The problem starts now where I need to shuffle so the upperband and lowerband change places so I later can extract the opposites in: sumHigh
and sumLow
for sum64b
I have put a lot of comments in the code also so I think it is possible to follow the code and see there also exactly how I try to shuffle and complete the code.
(The code shows also that my AMD K10 processor supports: Sse, Sse2, Sse3)
using System.Runtime.Intrinsics;
using System.Runtime.Intrinsics.X86;
private void button2_Click(object sender, EventArgs e)
{
//This shows what is supported on my processor. However it seems that I could use something from "Avx" anyway
bool avx = Avx.IsSupported; //false
bool avx2 = Avx2.IsSupported; //false
bool sse = Sse.IsSupported; //true
bool sse2 = Sse2.IsSupported; //true
bool sse3 = Sse3.IsSupported; //true
bool ssse3 = Ssse3.IsSupported; //false
bool sse41 = Sse41.IsSupported; //false
bool sse42 = Sse42.IsSupported; //false
//Create a bytearray of 16 indexes. As seen: '0' occur 2 times in the upper band and 3 times in the lower band
//We want to count those "0" in the below code
byte[] v1 = new byte[16];
v1[0] = 0; v1[1] = 0; v1[2] = 1; v1[3] = 1; v1[4] = 1; v1[5] = 1; v1[6] = 1; v1[7] = 1;
v1[8] = 1; v1[9] = 0; v1[10] = 0; v1[11] = 0; v1[12] = 1; v1[13] = 1; v1[14] = 1; v1[15] = 1;
Vector128<byte> counts = Vector128<byte>.Zero;
unsafe
{
fixed (byte* fixedInput = v1)
{
//Load byte Vector with 16 indexes
var v = Avx.LoadVector128(&fixedInput[0]);
//Now match how many "0" we can find in "Vector128: v". 'counts' show the result string where: '1' tells where we found: "0".

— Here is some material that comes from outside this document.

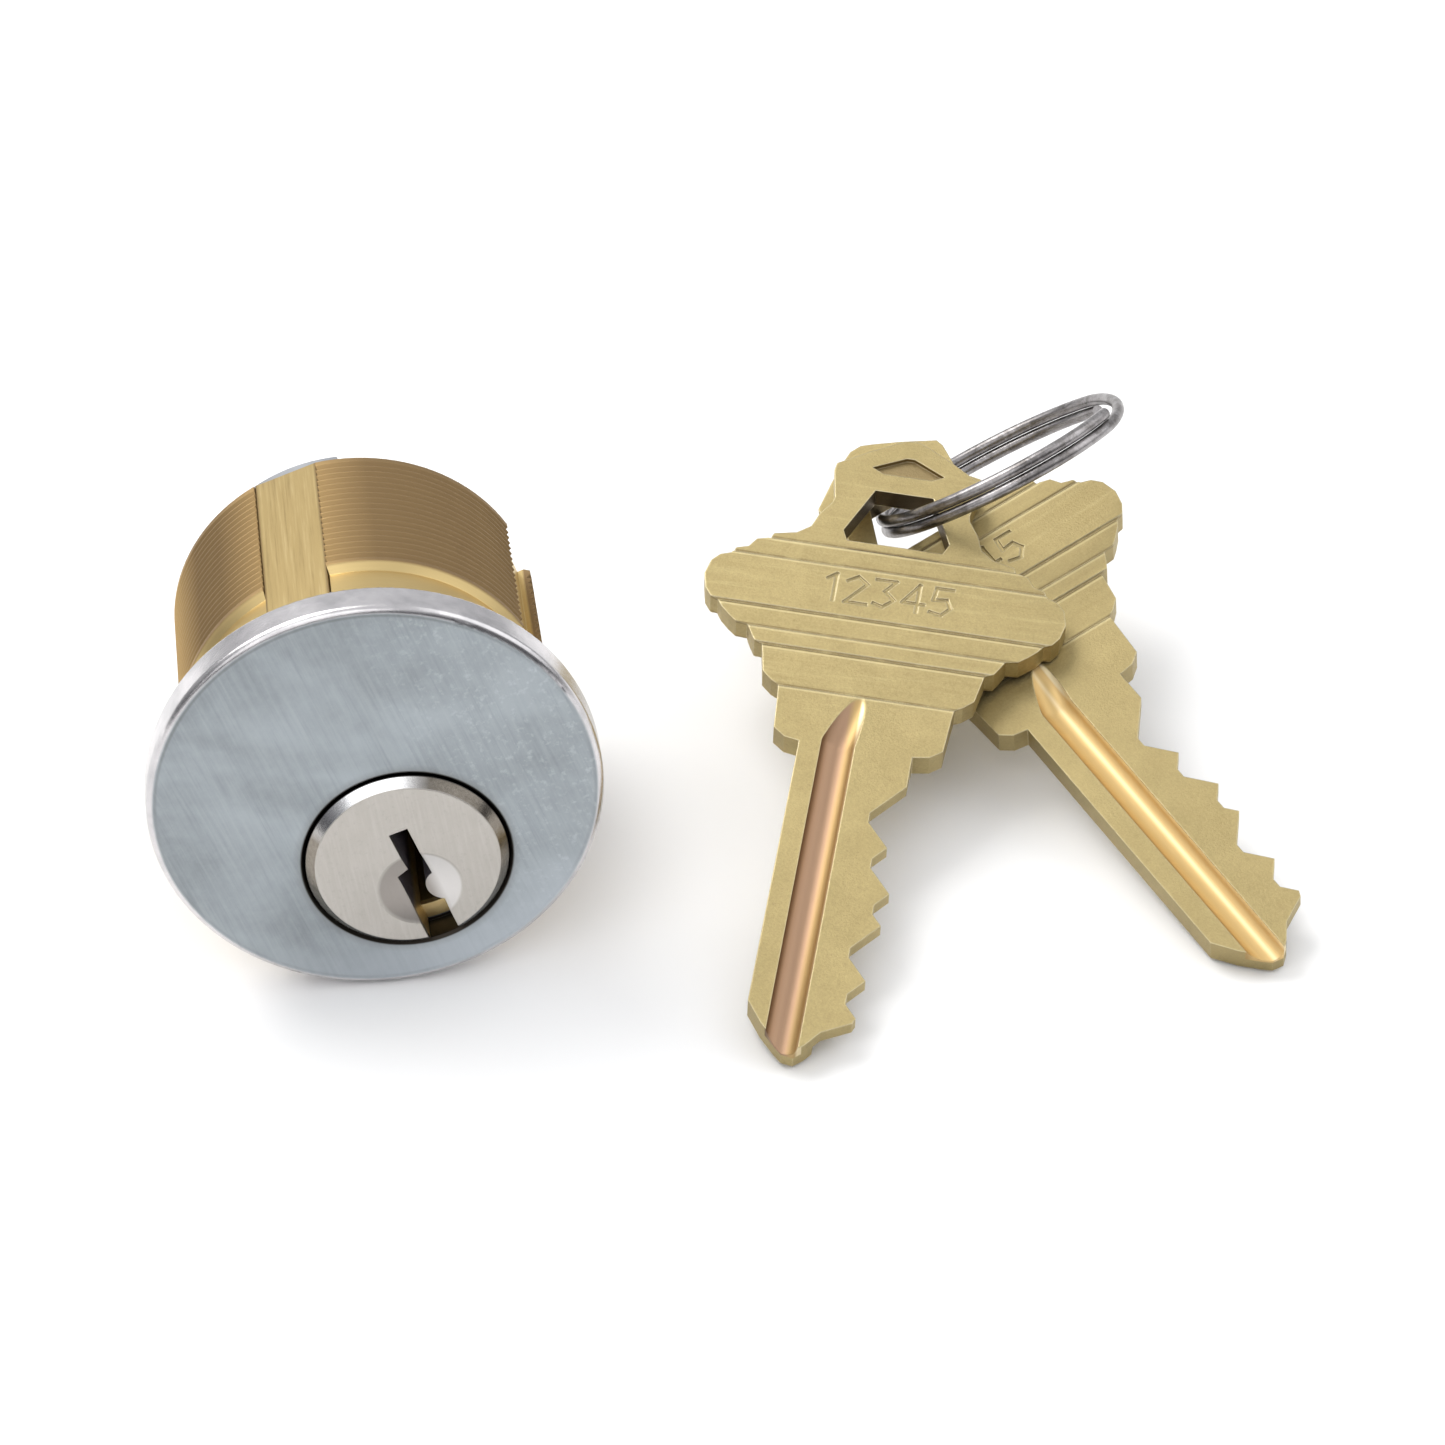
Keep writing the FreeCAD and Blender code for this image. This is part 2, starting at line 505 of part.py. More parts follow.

//As seen it happened as expected total times: 5 (2 times in the upper band and 3 times in the lower band of the Vector)
byte val = 0;
var match = Avx.CompareEqual(v, Vector128.Create(val));
counts = Avx.Subtract(counts, match); //counts: <1,1,0,0,0,0,0,0,0,1,1,1,0,0,0,0>
//Extract high/low bands
//So we use "SumAbsoluteDifferences" to "Separately sum the 8 low differences and 8 high differences to produce two unsigned word integer results."
//We can see on index 0: 2 and on index 4: 3
Vector128<ushort> sum64 = Vector128<ushort>.Zero;
sum64 = Sse2.Add(sum64, Sse2.SumAbsoluteDifferences(counts, Vector128<byte>.Zero)); //sum64: <2,0,0,0,3,0,0,0>
//I AM NOT SURE OF THE CODE BELOW HOW TO DO IT PROPERLY!
//Now I need to shuffle the above: "<2,0,0,0,3,0,0,0>" but are not sure of how the complete process is to do this correctly?
//Below is a start of an "attempt" but are not sure how to do this all the way correctly?
Vector128<uint> result = Sse2.Shuffle(sum64.AsUInt32(), 0xB1);
//Extract high/low bands from ther shuffle above?
//Vector128<uint> sum64b = Vector128<uint>.Zero;
//sum64b = Sse2.Add(sum64b, result);
//sumHigh = Sse2.Extract(sum64b, 1); //0
//sumLow = Sse2.Extract(sum64b, 0); //
}
}
}
Using 16-bit extracts would be possible but not usable for larger counts.
var sumHigh = Sse2.Extract(sum64, 4); // pextrw
var sumLow = Sse2.Extract(sum64, 0); //sumHigh == 3 and sumLow == 2
var sumScalar = SumLow + sumHigh;
Note from @PeterCordes: the real use-case would loop to add up to 255 vectors into counts
, then in an outer loop accumulate into wide elements in sum64
with Sse2.SumAbsoluteDifferences
and Sse2.Add
, and reset counts
. That part looks correct in this C# port, except that sum64
should not use ushort
elements.
The part this question is asking about is the horizontal sum of two 64-bit vector elements down to one scalar integer. (The real use-case has three vectors of counts, from 3 histogram buckets; a transpose and sum could work but simply doing separate horizontal sums for each vector is fine.)